# Advice regarding purchase of DSLR



## tripleclutch (Mar 2, 2014)

My cousin is a photography enthusiast, and he has asked me for advice on buying his first DSLR. I've gone through various reviews on the Internet, and I'm considering a Nikon D5100 for him. A friend of mine is also willing to sell his D5100 to me for 30k ( with 18-55mm kit lens plus an UV filter). 
So my question is that is the Nikon D5100 worth the purchase, especially its been almost three years since its launch? If it is worth the buy, do I go for the second hand purchase, or for a new one?
If not, are there any better DSLR recommendations?
Budget 30k-35k (extendable till 40k if required)
Thanks in advance


----------



## srkmish (Mar 2, 2014)

D5100 is superb. Also, its available for 26k brand new on amazon with kit lens. 
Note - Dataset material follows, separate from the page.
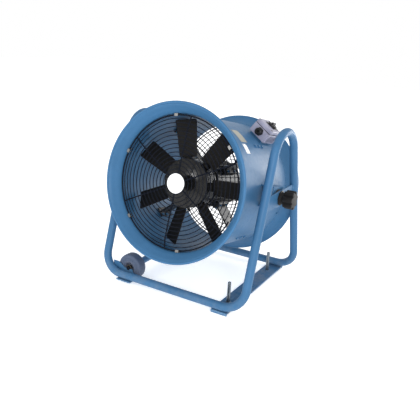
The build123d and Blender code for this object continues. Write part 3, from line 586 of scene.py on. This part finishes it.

Examples of great pics produced by D5100 below. Mind you, the lens makes a great impact as well. So with 26k u are getting a great cam and the rest u can invest on lenses. 

500px / Search


----------



## nac (Mar 2, 2014)

srkmish said:


> D5100 is superb. Also, its available for 26k brand new on amazon with kit lens.


 Why 30k for a second hand while you can get brand new for 26k even if the used one is just a week old.


----------



## sujoyp (Mar 2, 2014)

You can definitely go for a D5200+kit ...It will fall in your budget and it have some awesome features.


----------



## kaz (Mar 3, 2014)

@tripleclutch get the D5200 with kit. I bought mine at 36.5k from Amazon 
You need to keep checking because when the seller (ABC Camera World) has the D5200 in stock at that price, it disappears within a few hours


----------



## tripleclutch (Mar 3, 2014)

Thanks for the advice guys
I talked to my cousin about the D5200 available for 36k, but he told me that he would like to spend as less as possible, so he wants to opt for the D5100. 
Are D5100 and D5200 miles apart in terms of performance and features?


----------



## nac (Mar 3, 2014)

tripleclutch said:


> but he told me that he would like to spend as less as possible, so he wants to opt for the D5100.


Then he can check out 1100D for ~19k.


----------



## satinder (Mar 4, 2014)

tripleclutch said:


> I talked to my cousin about the D5200 available for 36k, but he told me that he would like to spend as less as possible, so he wants to opt for the D5100.
> Are D5100 and D5200 miles apart in terms of performance and features?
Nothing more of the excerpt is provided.